Maybe it’s appropriate to adopt a Mr. Mackey voice, or whatever, but: Prejudice is bad, mkay.

Particularly when it’s you that’s getting hustled.


(And Anna. Vecholls on the forums. Where Zac is going to get it for relegating me to parentheses.)

* I hesitate to add this comment because even I’m not sure what it means, but I think a lot of people have like conceptions of what ‘type’ of girl becomes a female Magic player, and I think the notion is a little ridiculous. That, you know, it’s not possible for people from all walks of life to play a game because it’s fun and they enjoy it. So. Anna is an insanely sharp Duke-educated lawyer slash competitive Poker player who develops television in her spare time for value. Her roommate, Katelyn, is a blonde textbook-measurements Hooters waitress who speaks three languages. Both of them, along with a political science professor who took his Fulbright in the USSR and the former Director of Student Information for Memphis City Schools, form a trivia team that’s competing for $5,000 later on this week in a city-wide championship. In short: I don’t really know what all of this implies, but I am positive that it very much so doesn’t fit a ‘type.’.
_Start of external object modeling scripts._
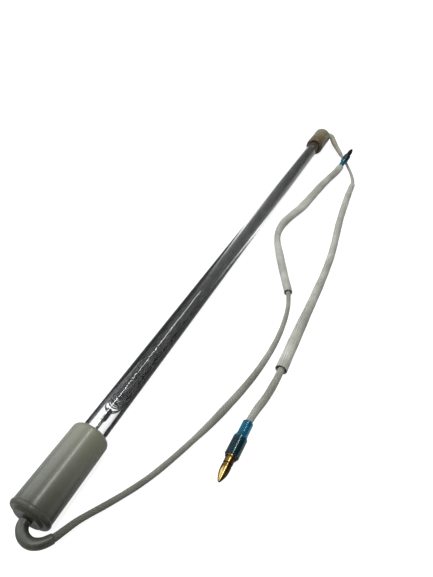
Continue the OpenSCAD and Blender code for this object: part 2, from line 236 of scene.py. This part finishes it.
LEAD_R = 1.5
LEAD_WEAVE = 0.08
LEAD_SINK = 0.07
LEAD_CARRIERS, LEAD_PITCH = 12, 1.3
SLEEVE_CARRIERS, SLEEVE_PITCH = 18, 1.7
SLEEVE_R = 2.9
SLEEVE_WALL = 0.6
SLEEVE_WEAVE = 0.17
SLEEVE_SINK = 0.12
SLEEVE_THICKNESS = 0.40
RELIEF_FIT = 0.03
NEAR_FLAT = ((0, 0.79), (2, 0.9), (3, 0.86), (4, 0.76), (5, 0.79), (6, 0.97),
             (7, 1.14), (8, 1.24), (9, 1.19), (11, 1.1), (13, 1.1))
FAR_FLAT = ((0, 0.74), (1, 0.9), (3, 0.86), (4, 0.83), (6, 0.81), (8, 0.83),
            (10, 0.89), (11, 0.94), (12, 1.02), (13, 1.02))
NEAR_GIRTH = ((0, 1), (7, 1), (9, 0.82), (16, 0.84), (17.5, 1.2), (19, 1.14),
              (21, 1), (24, 0.82), (26, 0.94), (38, 1))
FAR_GIRTH = ((0, 1), (11, 1), (13, 0.78), (15, 0.78), (17, 0.95), (30, 0.95),
             (32, 1.2), (34, 1.2), (35, 1))
NEAR_TAPER = ((2, 2.2), (7, 1.78))
FAR_TAPER = ((2, 2.27), (2.5, 2.62), (8, 2.62), (9, 2.27), (11, 1.85))


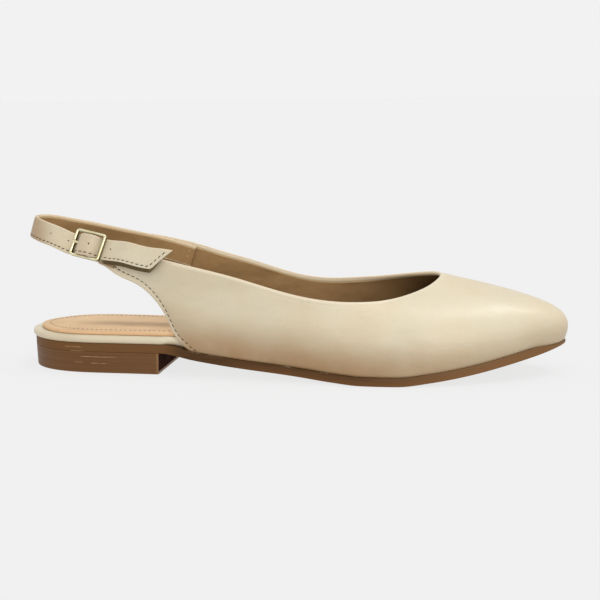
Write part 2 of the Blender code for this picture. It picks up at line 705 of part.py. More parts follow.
def build_sole(brown, stack):
    plate("outsole", brown, 0.0, tread_height, sole_top)
    for name, low, high in (
        ("heel_block", TOP_LIFT_HEIGHT + GAP, HEEL_HEIGHT - GAP),
        ("top_lift", 0.0, TOP_LIFT_HEIGHT),
    ):
        build_heel_piece(name, stack, low, high)


def build_heel_piece(name, material, low, high):
    """Piece of the stacked heel, which tapers towards the floor and ends in a flat breast."""
    rings = []
    for height in (low, high):
        inset = HEEL_INSET + HEEL_TAPER * (1 - height / HEEL_HEIGHT)
        rear, _, outer, inner = edges(inset)
        places = rear + (HEEL_LENGTH - rear) * np.linspace(0, 1, HEEL_STATIONS) ** 2
        ring = [(x, float(outer(x)), height) for x in places[1:]]
        ring += [(x, float(inner(x)), height) for x in places[:0:-1]]
        ring += [(rear, float(outer(rear)) / 2 + float(inner(rear)) / 2, height)]
        rings.append(np.array(ring))
    add_object(name, loft(name, rings), material)


def tucked(edge_inset, inside_inset):
    """Inset for each sample of the outline: small round the open heel, larger inside the upper."""
    quarter_edge = rib_feet[RIB_NAMES.index("outer_edge_base")][0]
    end = quarter_edge - TUCK_CLEARANCE
    return blend(edge_inset, inside_inset, ease(end - TUCK_RUN, end, EDGE_POINTS[:, 0]))


def build_insole(leather, lining):
    inside = FEATHER_INSET + UPPER_WALL + GAP
    board_low = lambda x: sole_top(x) + GAP
    board_high = lambda x: board_low(x) + BOARD_THICKNESS
    plate("insole_rim", leather, tucked(BOARD_INSET, inside), board_low, board_high,
          BOARD_THICKNESS * EDGE_ROUND)
    sock_low = lambda x: board_high(x) + GAP
    sock_high = lambda x: sock_low(x) + SOCK_THICKNESS
    plate("insole", lining, tucked(BOARD_INSET + SOCK_INSET, inside + SOCK_INSET), sock_low, sock_high,
          SOCK_THICKNESS * EDGE_ROUND)


def build_upper(leather):
    knots = [0.0]
    for low, high in zip(rib_knots[:-1], rib_knots[1:]):
        foot_run = np.linalg.norm(rib_points(high)[0] - rib_points(low)[0])
        top_run = np.linalg.norm(top_curve(high) - top_curve(low))
        pieces = max(1, round(max(foot_run, top_run) / UPPER_STEP))
        knots += list(np.linspace(low, high, pieces + 1)[1:])
    shares = np.linspace(0, 1, UPPER_ROWS)
    rows = [np.array([upper_point(knot, share) for share in shares]) for knot in knots]
    upper = add_object("upper", grid("upper", rows), leather)
    wall = upper.modifiers.new("wall", "SOLIDIFY")
    wall.thickness = UPPER_WALL
    wall.offset = -1
    wall.use_even_offset = False


def strap_section(run, slant):
    """Ring of the strap. slant moves its lower edge back, for the pointed tip."""
    half = STRAP_WIDTH / 2
    edge = STRAP_THICKNESS * STRAP_EDGE
    thick = STRAP_THICKNESS / 2
    ring = []
    for height, out in (
        (-half, -thick + edge), (-half, thick - edge), (-half + edge, thick), (half - edge, thick),
        (half, thick - edge), (half, -thick + edge), (half - edge, -thick), (-half + edge, -thick),
    ):
        back = slant * (half - height) / STRAP_WIDTH
        point, _, up, outward = strap_frame(run - back)
        ring.append(point + up * height + outward * out)
    return np.array(ring)


def build_strap(leather, cutters):
    runs = [0.0]
    while runs[-1] < STRAP_RUN - STRAP_STEP / 2:
        near_buckle = abs(runs[-1] - BUCKLE_RUN) < FRAME_LENGTH * WEAVE_RUN
        runs.append(runs[-1] + (WEAVE_STEP if near_buckle else STRAP_STEP))
    runs[-1] = STRAP_RUN
    tip_start = STRAP_RUN - TIP_RUN * TIP_SLANT
    rings = [strap_section(run, TIP_SLANT * ease(tip_start, STRAP_RUN, run)) for run in runs]
    strap = add_object("sling_strap", loft("sling_strap", rings), leather)
    for number, pitches in enumerate(HOLE_PLACES, 1):
        point, forward, up, outward = strap_frame(BUCKLE_RUN + pitches * HOLE_PITCH)
        bpy.ops.mesh.primitive_cylinder_add(
            vertices=ROUND_SIDES, radius=HOLE_DIAMETER / 2, depth=STRAP_THICKNESS * 2)
        cut(strap, bpy.context.object, f"hole_{number}", cutters, point, forward, up, outward)
    middle = PRONG_SLOT.middle * FRAME_LENGTH
    slot = block(PRONG_SLOT.length * FRAME_LENGTH, PRONG_WIDTH + 2 * METAL_GAP,
                 PRONG_THICKNESS + 2 * METAL_GAP)
    spot = at_buckle(middle, prong_height(middle))
    cut(strap, slot, "prong_slot", cutters, spot, BUCKLE_ALONG, BUCKLE_UP, BUCKLE_OUT)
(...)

** Steven Strasberg, if you’re curious, because while Anna’s too polite to call a boy out, I certainly am not so nice. (You also could’ve pointed out that poor maligned strassyphil gets to sleep in between the females described in the above footnote, which might make the digs sting a little less… – Anna)

*** Magic Designer/Developer and The Game Inventor’s Guidebook author Brian Tinsman

**** For my own sake I am going to avoid digging at Anna’s favorite choice of gimmicky stereotype compadre, the obsessive-TV-junkie-forum-dweller.